Don't reuse your passwords
HSB's latest cyber survey shows almost half of consumers (44 percent) use one to five passwords to access all of their online applications and two-thirds use 10 passwords or less. That indicates they probably reuse the same password on multiple accounts, a threat to security.
One-third of consumers are hacked
“The survey also shows about a third of consumers were hacked in the past year,” said Timothy Zeilman, vice president for HSB. “That rate should be falling faster and part of the problem is carelessness with passwords and personal security.”
Some people make it easy
As for how Americans store the passcodes they need to access a growing number of banking, retail and social media applications, it's much more likely they will use a sticky note than a protected location. Only 16 percent said the used a password organizer app.

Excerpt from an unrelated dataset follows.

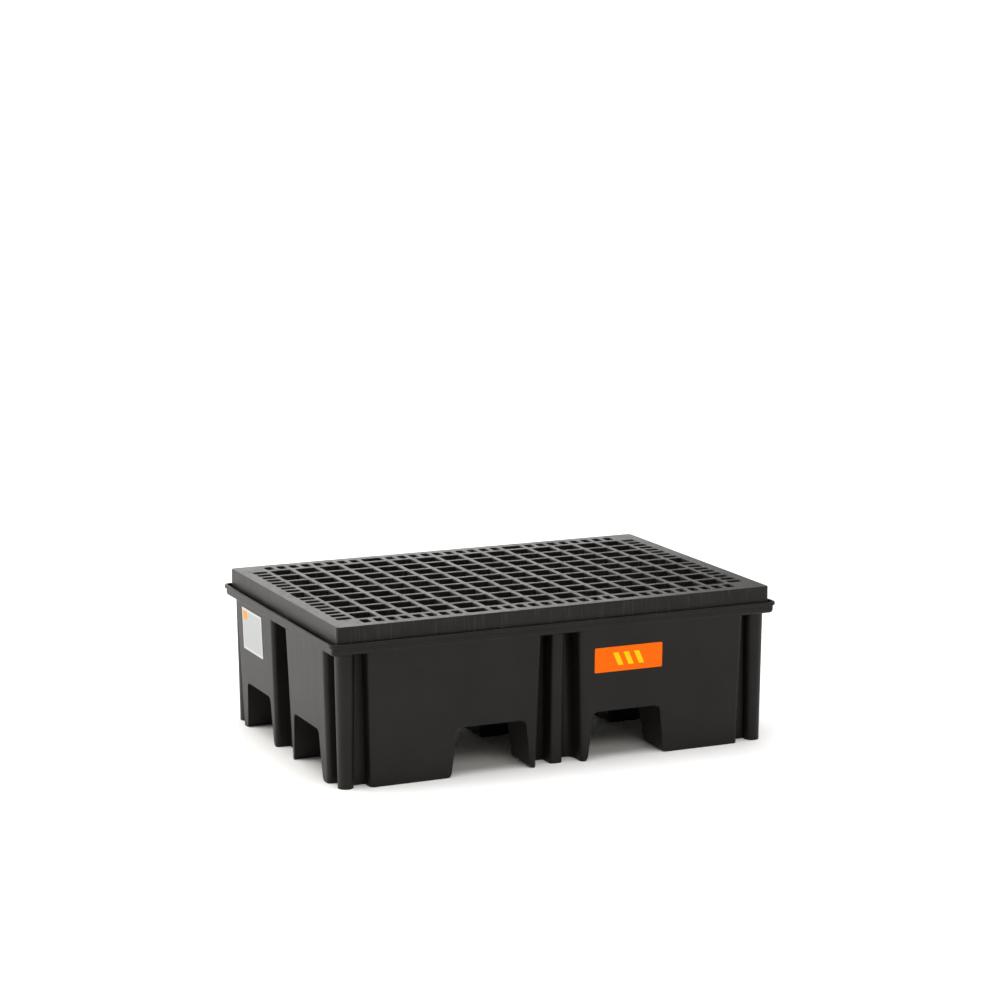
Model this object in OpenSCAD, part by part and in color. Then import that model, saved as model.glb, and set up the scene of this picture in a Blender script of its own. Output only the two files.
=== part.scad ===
// Spill containment pallet: a moulded sump on nine feet, with a lift-out grating.
// Origin at the middle of the footprint on the floor. The long side runs along x and z is up.
// A size "at the top" is at the ledge that the grating rests on.

/* [Overall] */
// Height of the sump's rim above the floor
rim_h = 378; // [310:2:460]
// Height of the grating's top above the rim
deck_rise = 42; // [30:1:60]
// Clearance between the grating and what it rests on
seat_gap = 0.3; // [0.1:0.1:1]

/* [Rim] */
// Outer length of the rim, along x
rim_l = 1260; // [1050:2:1520]
// Outer width of the rim, along y
rim_w = 840; // [700:2:1010]
// Plan corner radius of the rim
rim_r = 18; // [10:1:30]
// Height of the whole rim band
rim_band = 31; // [24:1:40]
// Height of the lip that stands out at the top of the band
lip_h = 10; // [6:1:14]
// How far the lip stands out past the band
lip_out = 5; // [2:0.5:7]
// Thickness of the upstand round the grating
upstand = 6.5; // [5:0.5:8]
// Depth of the ledge below the top of the rim
ledge_drop = 8; // [5:1:16]

/* [Body] */
// Wall thickness of the sump
wall = 7; // [5:0.5:9]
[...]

Personal are passwords exposed
Many people stored their passwords as easily accessed notes on their smartphones and computers, in notebooks and planners, or saved them in emails they send to themselves. One respondent said she kept her passwords on recipe cards.
Bad habits also threaten businesses
People are also careless about passwords and data security at work. One business owner who responded to the survey said, “The ‘universal' passwords used by everyone in my company are written down” for anyone to view.
Passwords should be strong and secure
Passwords should be strong and stored in a secure or encrypted location. Better yet, use passphrases, choosing random common words that don't occur together in everyday speech, Zeilman said.